● **Set task**: Return all lines where the word "remove" can be found.

══ Data excerpt ══

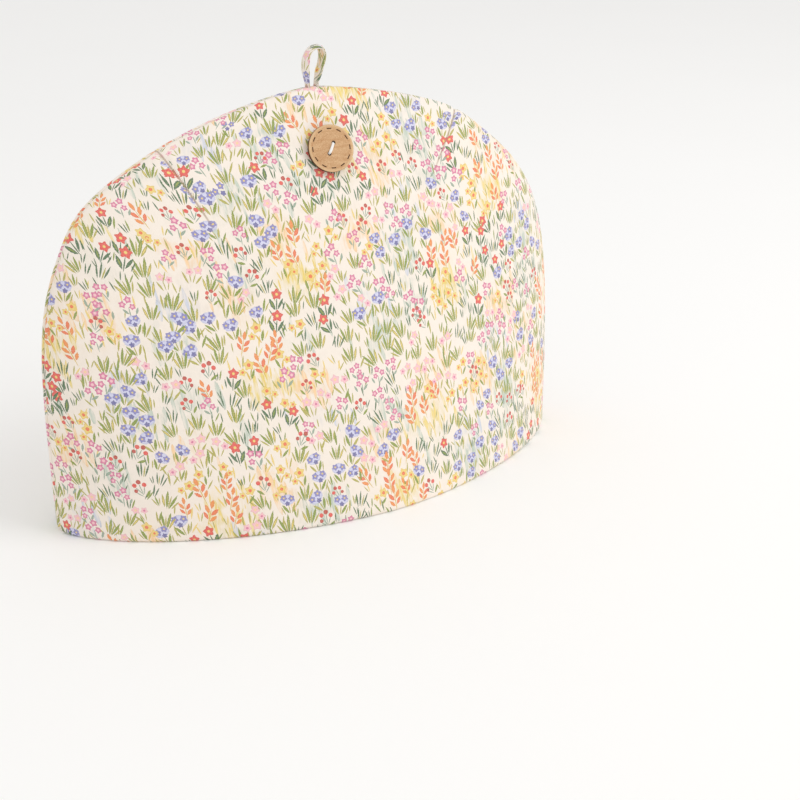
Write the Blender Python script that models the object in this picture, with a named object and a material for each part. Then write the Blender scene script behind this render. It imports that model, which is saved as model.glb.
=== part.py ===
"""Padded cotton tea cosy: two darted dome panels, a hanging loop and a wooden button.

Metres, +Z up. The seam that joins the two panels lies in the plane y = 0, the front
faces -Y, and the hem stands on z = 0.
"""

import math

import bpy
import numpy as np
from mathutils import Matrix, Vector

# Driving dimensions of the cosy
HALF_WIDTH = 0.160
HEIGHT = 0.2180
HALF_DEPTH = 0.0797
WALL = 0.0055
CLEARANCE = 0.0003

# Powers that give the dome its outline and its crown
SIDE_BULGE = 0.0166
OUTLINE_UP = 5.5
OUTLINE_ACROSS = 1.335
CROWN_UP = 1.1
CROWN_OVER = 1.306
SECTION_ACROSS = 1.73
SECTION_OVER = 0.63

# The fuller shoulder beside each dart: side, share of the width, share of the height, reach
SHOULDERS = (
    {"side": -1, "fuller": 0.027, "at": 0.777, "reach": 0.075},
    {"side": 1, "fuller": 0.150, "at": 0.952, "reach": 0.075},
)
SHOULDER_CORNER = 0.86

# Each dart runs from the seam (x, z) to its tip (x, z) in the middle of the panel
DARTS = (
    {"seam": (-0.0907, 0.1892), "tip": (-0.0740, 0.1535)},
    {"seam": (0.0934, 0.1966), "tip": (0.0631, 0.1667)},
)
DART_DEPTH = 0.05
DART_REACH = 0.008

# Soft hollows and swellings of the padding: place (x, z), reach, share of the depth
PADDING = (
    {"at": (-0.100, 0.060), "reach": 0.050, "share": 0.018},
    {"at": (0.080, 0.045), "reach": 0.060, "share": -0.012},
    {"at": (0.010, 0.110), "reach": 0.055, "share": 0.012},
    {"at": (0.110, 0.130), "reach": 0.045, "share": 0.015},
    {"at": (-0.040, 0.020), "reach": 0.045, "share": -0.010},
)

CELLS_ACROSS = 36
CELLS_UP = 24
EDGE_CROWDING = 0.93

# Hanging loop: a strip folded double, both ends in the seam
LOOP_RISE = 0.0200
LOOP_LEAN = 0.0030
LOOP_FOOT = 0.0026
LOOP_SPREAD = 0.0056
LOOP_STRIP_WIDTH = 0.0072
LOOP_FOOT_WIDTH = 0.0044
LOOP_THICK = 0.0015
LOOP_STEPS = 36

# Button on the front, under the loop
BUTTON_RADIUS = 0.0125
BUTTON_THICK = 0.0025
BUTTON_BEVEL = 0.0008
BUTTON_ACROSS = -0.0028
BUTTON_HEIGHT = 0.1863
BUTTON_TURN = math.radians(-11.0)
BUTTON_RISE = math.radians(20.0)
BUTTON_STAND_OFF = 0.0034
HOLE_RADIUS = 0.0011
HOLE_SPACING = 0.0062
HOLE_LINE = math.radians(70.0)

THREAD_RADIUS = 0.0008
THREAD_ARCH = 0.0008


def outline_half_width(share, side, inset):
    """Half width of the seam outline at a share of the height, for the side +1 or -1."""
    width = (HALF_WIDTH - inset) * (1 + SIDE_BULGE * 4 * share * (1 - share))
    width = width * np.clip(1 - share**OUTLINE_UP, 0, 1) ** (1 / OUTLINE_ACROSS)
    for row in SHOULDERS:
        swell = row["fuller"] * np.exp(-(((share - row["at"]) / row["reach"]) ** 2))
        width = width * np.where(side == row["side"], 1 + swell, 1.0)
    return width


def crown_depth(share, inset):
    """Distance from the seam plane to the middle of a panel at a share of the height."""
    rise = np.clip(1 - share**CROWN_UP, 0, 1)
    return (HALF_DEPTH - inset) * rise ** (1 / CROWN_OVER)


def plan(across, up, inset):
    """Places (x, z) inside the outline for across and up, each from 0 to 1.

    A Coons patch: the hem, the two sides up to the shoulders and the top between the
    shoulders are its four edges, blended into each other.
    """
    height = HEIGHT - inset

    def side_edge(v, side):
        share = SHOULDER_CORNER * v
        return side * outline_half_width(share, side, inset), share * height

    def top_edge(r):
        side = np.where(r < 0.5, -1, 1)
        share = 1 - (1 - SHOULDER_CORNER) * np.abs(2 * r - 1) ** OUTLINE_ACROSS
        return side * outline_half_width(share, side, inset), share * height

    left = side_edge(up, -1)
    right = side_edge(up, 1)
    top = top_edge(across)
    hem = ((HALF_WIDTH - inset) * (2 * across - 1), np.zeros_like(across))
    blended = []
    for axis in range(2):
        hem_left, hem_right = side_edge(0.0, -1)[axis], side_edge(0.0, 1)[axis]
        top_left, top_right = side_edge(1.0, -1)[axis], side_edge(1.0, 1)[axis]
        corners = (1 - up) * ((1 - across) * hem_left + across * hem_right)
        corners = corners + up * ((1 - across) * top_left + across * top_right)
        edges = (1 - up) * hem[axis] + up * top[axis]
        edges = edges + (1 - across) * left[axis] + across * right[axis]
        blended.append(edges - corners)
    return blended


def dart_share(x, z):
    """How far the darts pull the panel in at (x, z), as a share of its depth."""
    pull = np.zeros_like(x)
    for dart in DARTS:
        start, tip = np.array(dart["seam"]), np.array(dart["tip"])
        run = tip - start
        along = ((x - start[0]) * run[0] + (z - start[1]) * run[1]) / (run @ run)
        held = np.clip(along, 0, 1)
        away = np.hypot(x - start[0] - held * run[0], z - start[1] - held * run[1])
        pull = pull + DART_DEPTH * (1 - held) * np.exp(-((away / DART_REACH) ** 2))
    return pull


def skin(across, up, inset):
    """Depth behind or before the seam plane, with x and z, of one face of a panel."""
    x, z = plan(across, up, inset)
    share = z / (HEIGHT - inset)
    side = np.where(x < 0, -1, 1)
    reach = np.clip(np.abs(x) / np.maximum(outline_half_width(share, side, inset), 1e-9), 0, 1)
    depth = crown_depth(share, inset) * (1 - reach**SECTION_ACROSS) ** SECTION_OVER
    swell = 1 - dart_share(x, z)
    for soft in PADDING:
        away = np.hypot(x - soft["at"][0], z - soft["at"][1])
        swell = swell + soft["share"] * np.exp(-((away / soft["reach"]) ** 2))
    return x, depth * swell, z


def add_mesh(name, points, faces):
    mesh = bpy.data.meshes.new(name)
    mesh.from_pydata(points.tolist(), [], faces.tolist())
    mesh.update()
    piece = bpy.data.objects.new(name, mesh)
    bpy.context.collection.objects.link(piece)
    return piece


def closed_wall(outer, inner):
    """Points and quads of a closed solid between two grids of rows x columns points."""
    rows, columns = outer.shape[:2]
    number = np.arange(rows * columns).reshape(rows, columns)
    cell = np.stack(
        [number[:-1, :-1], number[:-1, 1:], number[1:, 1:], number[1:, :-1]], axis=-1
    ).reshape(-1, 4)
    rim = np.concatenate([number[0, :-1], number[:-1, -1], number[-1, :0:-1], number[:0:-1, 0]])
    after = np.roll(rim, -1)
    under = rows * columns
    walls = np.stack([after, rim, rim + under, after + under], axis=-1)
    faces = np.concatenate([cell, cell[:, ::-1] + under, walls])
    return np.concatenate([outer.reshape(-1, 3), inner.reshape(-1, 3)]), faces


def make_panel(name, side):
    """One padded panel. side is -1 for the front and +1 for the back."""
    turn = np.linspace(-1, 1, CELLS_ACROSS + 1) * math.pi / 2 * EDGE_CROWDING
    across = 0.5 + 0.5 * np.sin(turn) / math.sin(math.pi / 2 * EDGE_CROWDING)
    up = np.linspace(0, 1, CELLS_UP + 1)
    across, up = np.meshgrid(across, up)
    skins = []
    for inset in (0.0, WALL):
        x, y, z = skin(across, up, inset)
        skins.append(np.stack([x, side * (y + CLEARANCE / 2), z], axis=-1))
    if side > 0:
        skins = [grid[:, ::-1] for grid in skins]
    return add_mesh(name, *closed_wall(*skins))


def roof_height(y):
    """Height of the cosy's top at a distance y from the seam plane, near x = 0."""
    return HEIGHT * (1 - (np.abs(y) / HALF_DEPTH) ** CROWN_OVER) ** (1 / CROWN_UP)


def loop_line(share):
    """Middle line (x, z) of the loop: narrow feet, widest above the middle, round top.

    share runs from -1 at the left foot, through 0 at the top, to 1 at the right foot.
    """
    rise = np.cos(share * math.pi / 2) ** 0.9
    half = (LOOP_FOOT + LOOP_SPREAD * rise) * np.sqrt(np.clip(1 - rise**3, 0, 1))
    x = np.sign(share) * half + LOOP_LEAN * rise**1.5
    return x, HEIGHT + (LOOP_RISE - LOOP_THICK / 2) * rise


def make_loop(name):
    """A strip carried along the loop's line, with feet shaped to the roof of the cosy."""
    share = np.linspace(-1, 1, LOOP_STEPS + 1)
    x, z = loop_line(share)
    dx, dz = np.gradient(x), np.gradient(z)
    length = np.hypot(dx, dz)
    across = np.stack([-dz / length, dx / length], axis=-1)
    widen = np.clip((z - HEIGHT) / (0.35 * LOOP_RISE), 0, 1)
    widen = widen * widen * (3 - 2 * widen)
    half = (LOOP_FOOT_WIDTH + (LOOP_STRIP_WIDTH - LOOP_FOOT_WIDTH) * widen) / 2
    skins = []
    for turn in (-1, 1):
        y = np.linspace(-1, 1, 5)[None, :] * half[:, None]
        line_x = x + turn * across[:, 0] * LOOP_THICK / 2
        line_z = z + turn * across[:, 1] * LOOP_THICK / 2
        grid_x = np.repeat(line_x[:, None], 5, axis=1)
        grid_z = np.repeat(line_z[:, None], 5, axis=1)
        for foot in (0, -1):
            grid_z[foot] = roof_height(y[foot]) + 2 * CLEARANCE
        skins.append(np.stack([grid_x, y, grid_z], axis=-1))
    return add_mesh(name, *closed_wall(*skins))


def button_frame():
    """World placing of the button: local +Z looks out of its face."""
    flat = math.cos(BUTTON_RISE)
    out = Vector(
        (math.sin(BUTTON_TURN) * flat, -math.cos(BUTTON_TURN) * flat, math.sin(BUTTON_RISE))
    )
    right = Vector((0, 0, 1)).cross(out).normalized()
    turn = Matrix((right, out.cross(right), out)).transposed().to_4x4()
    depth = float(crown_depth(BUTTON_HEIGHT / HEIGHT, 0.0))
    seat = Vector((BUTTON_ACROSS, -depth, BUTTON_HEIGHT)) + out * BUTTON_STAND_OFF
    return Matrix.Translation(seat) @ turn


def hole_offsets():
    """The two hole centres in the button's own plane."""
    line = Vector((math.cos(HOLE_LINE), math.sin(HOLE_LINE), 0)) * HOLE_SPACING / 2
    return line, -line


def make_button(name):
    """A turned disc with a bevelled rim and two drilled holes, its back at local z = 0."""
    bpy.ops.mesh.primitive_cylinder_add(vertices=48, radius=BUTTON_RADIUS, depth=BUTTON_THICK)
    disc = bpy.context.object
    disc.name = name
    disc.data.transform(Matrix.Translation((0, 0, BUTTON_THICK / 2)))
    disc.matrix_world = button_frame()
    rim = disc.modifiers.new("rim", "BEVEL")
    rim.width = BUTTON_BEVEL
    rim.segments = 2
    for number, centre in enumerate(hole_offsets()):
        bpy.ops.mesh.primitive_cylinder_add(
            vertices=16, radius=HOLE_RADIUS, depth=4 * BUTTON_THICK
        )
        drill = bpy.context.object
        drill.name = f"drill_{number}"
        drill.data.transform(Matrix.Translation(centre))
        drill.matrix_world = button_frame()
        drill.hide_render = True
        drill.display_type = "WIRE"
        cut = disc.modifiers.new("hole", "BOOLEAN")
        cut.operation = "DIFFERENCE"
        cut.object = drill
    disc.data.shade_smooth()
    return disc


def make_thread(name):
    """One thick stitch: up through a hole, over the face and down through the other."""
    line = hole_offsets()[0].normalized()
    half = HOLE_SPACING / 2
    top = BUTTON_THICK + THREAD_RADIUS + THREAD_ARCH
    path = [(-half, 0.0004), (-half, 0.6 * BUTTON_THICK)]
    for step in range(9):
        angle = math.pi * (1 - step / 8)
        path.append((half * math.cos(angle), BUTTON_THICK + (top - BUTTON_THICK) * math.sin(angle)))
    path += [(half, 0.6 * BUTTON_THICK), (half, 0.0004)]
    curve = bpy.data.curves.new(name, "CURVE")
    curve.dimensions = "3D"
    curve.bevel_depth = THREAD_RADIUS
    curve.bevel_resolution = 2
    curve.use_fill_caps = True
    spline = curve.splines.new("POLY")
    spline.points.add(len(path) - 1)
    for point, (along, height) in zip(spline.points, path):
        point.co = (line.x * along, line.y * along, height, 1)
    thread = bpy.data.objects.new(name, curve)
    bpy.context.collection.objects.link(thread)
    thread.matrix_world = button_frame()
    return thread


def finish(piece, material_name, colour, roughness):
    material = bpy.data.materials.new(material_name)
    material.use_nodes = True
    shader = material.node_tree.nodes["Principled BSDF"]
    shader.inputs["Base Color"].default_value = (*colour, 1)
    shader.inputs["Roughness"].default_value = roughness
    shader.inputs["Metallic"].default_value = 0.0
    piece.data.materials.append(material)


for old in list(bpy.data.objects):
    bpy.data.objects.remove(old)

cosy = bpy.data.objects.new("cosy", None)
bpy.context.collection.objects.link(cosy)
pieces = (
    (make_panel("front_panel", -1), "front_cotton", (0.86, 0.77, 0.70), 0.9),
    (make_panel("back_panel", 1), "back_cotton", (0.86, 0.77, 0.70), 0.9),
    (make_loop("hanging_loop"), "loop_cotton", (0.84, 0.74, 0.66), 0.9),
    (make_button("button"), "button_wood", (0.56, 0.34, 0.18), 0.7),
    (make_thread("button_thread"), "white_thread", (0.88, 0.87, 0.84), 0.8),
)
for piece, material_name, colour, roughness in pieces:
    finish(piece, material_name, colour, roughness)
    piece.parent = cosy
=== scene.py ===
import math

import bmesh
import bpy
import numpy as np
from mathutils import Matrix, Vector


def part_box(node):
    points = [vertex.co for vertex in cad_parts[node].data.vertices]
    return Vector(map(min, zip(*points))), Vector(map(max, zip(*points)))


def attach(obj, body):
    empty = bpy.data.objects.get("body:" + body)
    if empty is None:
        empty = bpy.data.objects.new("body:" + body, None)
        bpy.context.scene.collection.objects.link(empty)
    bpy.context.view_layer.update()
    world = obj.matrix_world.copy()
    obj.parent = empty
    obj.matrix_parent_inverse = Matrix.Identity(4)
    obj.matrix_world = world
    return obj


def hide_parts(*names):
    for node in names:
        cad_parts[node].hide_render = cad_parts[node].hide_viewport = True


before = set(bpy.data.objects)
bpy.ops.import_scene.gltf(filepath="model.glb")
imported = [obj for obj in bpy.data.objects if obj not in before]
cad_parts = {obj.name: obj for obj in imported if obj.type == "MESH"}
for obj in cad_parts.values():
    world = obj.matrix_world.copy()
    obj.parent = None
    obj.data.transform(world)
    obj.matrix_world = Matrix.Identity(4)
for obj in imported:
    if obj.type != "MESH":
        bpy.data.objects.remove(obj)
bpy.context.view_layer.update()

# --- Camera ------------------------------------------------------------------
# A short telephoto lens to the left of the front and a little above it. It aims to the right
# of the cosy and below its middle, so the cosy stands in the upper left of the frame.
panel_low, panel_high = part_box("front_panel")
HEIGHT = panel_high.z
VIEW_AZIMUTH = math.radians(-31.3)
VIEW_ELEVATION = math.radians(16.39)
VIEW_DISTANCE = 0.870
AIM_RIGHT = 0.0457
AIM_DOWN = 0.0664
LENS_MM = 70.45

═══

● **Exercise response**:
    bpy.data.objects.remove(old)
        bpy.data.objects.remove(obj)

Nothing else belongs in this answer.